Start of Dataset extract

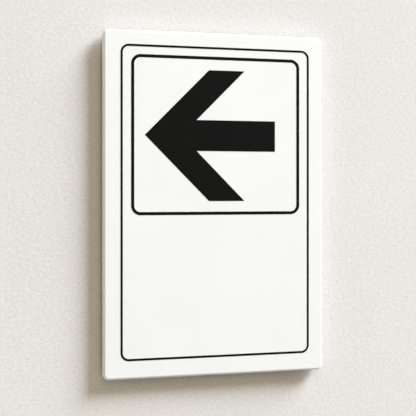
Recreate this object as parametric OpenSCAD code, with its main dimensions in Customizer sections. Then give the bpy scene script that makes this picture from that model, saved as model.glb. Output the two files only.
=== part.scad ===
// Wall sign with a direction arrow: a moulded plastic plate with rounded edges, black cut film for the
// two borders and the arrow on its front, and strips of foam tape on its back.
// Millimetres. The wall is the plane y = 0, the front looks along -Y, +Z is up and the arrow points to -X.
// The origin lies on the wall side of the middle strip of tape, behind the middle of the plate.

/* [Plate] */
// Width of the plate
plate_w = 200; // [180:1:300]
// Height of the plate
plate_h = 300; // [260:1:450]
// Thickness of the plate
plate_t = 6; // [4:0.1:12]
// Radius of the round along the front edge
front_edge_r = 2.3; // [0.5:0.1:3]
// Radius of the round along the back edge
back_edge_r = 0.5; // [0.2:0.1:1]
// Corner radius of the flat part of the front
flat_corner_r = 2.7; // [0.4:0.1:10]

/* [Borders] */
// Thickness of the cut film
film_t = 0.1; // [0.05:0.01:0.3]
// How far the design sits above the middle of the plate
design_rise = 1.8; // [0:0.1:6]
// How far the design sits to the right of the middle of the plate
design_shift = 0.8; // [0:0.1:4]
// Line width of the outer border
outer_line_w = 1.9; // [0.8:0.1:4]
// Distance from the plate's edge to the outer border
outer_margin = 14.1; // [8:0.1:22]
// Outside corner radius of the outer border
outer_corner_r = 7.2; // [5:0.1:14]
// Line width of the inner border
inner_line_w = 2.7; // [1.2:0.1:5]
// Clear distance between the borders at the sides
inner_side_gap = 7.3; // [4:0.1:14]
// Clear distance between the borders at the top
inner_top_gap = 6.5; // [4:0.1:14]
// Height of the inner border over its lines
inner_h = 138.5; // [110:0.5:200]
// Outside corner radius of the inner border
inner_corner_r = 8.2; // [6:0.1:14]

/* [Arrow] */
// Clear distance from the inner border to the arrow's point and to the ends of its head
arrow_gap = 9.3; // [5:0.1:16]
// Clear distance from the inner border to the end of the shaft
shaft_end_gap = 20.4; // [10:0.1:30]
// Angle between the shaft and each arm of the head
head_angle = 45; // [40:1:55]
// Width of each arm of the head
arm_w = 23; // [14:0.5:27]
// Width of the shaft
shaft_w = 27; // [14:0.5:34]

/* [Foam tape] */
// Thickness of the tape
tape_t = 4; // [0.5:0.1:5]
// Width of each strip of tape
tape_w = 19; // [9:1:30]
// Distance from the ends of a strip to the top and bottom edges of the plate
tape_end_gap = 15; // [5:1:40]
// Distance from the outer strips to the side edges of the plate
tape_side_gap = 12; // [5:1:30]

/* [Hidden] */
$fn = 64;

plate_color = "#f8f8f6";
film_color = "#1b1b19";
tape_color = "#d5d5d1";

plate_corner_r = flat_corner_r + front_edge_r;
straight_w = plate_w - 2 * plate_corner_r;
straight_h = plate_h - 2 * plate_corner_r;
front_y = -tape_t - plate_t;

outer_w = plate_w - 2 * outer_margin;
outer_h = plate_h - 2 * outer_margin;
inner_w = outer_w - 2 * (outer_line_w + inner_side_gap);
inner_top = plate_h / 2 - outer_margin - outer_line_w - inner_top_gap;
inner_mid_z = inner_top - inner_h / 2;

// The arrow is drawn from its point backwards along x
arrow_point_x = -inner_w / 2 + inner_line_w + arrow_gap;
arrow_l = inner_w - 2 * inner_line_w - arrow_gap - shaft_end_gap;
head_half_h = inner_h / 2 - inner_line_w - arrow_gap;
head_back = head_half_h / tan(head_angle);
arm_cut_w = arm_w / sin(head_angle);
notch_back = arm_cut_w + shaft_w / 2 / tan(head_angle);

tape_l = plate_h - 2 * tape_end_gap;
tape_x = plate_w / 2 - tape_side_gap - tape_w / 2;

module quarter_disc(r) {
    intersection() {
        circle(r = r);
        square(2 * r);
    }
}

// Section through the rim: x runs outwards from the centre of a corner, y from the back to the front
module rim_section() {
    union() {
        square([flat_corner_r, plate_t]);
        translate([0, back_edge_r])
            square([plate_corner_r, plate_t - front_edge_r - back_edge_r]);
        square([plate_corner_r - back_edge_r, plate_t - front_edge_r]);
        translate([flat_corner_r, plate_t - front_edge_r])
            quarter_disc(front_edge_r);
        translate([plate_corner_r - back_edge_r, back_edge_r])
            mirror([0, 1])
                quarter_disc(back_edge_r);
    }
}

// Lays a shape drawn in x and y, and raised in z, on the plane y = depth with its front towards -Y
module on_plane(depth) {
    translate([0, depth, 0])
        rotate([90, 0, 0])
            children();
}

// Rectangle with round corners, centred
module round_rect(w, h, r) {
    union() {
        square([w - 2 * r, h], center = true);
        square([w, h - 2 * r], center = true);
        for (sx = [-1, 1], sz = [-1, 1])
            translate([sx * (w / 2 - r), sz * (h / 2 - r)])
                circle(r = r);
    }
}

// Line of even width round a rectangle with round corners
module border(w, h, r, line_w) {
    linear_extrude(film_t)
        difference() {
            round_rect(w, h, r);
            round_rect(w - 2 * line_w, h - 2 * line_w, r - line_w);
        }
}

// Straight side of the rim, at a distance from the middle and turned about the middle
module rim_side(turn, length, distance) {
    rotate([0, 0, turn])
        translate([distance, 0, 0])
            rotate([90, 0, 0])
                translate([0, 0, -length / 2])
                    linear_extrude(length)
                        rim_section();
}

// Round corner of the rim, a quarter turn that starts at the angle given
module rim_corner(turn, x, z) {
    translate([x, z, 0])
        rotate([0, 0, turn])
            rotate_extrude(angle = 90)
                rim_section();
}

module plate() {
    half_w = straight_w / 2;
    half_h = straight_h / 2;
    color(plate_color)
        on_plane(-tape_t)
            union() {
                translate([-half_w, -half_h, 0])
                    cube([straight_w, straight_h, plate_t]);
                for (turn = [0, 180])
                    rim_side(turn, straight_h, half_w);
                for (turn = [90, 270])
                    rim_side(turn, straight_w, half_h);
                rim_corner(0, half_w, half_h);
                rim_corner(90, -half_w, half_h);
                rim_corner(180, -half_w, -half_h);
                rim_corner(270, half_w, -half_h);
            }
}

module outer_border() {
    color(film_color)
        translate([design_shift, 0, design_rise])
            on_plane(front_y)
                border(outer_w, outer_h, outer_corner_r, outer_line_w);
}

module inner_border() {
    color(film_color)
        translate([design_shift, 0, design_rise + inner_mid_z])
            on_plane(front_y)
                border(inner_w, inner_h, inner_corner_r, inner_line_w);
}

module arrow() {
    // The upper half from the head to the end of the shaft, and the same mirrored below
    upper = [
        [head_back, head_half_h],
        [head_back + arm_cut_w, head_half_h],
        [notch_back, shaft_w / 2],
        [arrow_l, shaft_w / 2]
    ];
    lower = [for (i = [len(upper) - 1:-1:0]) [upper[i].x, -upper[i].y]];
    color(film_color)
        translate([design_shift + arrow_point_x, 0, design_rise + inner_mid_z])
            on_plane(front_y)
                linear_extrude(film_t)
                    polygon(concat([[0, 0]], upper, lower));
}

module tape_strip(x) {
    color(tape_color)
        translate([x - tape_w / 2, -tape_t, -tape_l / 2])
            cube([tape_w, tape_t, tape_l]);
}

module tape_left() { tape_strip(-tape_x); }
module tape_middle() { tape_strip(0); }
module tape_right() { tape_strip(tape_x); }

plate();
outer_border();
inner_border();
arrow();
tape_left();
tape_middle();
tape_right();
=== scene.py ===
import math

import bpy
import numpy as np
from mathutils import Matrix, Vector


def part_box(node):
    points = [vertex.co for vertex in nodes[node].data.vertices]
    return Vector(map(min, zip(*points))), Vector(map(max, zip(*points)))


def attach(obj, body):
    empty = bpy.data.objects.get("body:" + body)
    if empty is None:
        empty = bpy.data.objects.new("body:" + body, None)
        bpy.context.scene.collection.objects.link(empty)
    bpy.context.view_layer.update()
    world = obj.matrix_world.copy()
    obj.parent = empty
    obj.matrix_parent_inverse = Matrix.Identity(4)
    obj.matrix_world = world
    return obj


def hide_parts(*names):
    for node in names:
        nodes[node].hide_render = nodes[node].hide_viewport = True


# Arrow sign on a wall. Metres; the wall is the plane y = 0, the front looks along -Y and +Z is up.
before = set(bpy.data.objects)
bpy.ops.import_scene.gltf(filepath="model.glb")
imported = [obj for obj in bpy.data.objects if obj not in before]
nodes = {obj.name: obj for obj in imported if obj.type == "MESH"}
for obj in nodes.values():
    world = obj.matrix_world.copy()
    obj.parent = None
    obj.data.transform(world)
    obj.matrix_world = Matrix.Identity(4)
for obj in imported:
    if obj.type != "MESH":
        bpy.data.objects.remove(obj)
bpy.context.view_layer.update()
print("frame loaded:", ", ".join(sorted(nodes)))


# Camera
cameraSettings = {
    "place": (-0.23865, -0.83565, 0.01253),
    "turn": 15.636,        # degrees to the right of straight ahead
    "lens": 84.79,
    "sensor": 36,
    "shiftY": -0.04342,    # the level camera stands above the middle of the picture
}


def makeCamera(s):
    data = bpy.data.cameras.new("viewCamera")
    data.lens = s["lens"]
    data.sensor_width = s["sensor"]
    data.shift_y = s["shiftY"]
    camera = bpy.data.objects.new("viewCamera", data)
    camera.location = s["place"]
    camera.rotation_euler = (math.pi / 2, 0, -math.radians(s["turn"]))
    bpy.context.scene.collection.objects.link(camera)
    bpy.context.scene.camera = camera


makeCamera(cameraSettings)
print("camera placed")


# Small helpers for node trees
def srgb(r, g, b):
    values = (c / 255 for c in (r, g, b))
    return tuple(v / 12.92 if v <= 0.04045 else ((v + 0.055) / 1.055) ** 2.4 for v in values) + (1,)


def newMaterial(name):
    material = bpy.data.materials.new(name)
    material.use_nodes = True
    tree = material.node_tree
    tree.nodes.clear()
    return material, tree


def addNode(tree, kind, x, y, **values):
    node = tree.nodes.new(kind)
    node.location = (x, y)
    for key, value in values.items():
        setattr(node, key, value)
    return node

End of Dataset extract

--- Aim ---
Find the lines above that contain the word "type" and collect them.

--- Reply ---
nodes = {obj.name: obj for obj in imported if obj.type == "MESH"}
    if obj.type != "MESH":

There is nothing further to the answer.